The real area of nanoporous catalytic surfaces of gold and palladium in aqueous solutions

Abstract

The determination of the real, or active, area of a catalytic surface is a key requirement to understand or quantify parameters related to its electrochemical behavior. There are several experimental methods available, but none of them seems to be universally applied in literature. The choice of method is particularly important when evaluating electrodes made from materials that may interact with the analyte such as gold (Au) and palladium (Pd). A comparable analysis has therefore been made which includes four in situ methods (oxide formation, double layer capacitance, iodine adsorption and electrocatalysis of the Hexacyanoferrate (II/III) reductant-oxidant couple), and two ex situ methods (scanning electron microscopy and atomic force microscopy).
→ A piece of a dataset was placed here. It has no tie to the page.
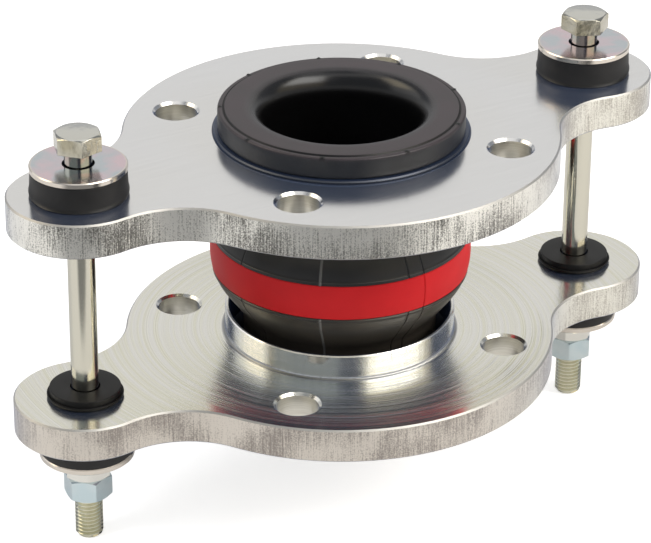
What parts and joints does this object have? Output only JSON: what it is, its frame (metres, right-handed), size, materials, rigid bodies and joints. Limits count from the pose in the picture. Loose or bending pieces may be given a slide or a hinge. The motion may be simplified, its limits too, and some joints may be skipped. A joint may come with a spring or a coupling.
{
  "type": "rubber expansion joint",
  "caption": "Flanged rubber expansion joint for pipes: a spherical bellows with a coloured band, eared steel flanges with collars, and tie bolts on rubber buffers.",
  "frame": {"origin": "centre of the lower flange's bolt circle, halfway through that flange's thickness", "axes": "+Z along the pipe axis from the lower flange to the upper one, +X through the ears and tie bolts"},
  "size_m": [0.307, 0.185, 0.1875],
  "materials": {
    "zinc_plate": "satin",
    "zinc_hardware": "satin",
    "moulded_rubber": "satin",
    "buffer_rubber": "satin",
    "red_rubber": "satin"
  },
  "bodies": {
    "lower_end": {"lower_flange": "zinc_plate", "rubber_bellows": "moulded_rubber", "red_band": "red_rubber", "tie_bolt_left": "zinc_hardware", "tie_bolt_right": "zinc_hardware", "lower_grommet_left": "buffer_rubber", "lower_grommet_right": "buffer_rubber", "lower_buffer_left": "buffer_rubber", "lower_buffer_right": "buffer_rubber", "lower_washer_left": "zinc_hardware", "lower_washer_right": "zinc_hardware", "nut_left": "zinc_hardware", "nut_right": "zinc_hardware", "lock_nut_left": "zinc_hardware", "lock_nut_right": "zinc_hardware"},
    "upper_end": {"upper_flange": "zinc_plate", "upper_washer_left": "zinc_hardware", "upper_washer_right": "zinc_hardware", "upper_buffer_left": "buffer_rubber", "upper_buffer_right": "buffer_rubber", "upper_grommet_left": "buffer_rubber", "upper_grommet_right": "buffer_rubber"}
  },
  "joints": [
    {"name": "axial_travel", "type": "slide", "parent": "lower_end", "child": "upper_end", "axis": [0, 0, 1], "range_m": [-0.013, 0.006], "stiffness_N_per_m": 80000, "deforming": ["rubber_bellows", "red_band"]}
  ]
}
It was found that measurements of oxide formation and the double layer capacitance gave the largest real surface area whereas scanning electron microscopy gave the smallest. Considering nanoporous Pd electrodes, the surface area ratio (the ratio between the real and geometric surface area) ranged from 0.8 (scanning electron microscopy) to 75.4 (oxide formation) and 76.5 (double layer capacitance). The corroboration between the results suggests that oxide formation and double layer capacitance provide the most accurate way of determining the real surface area for the electrode system investigated in this paper.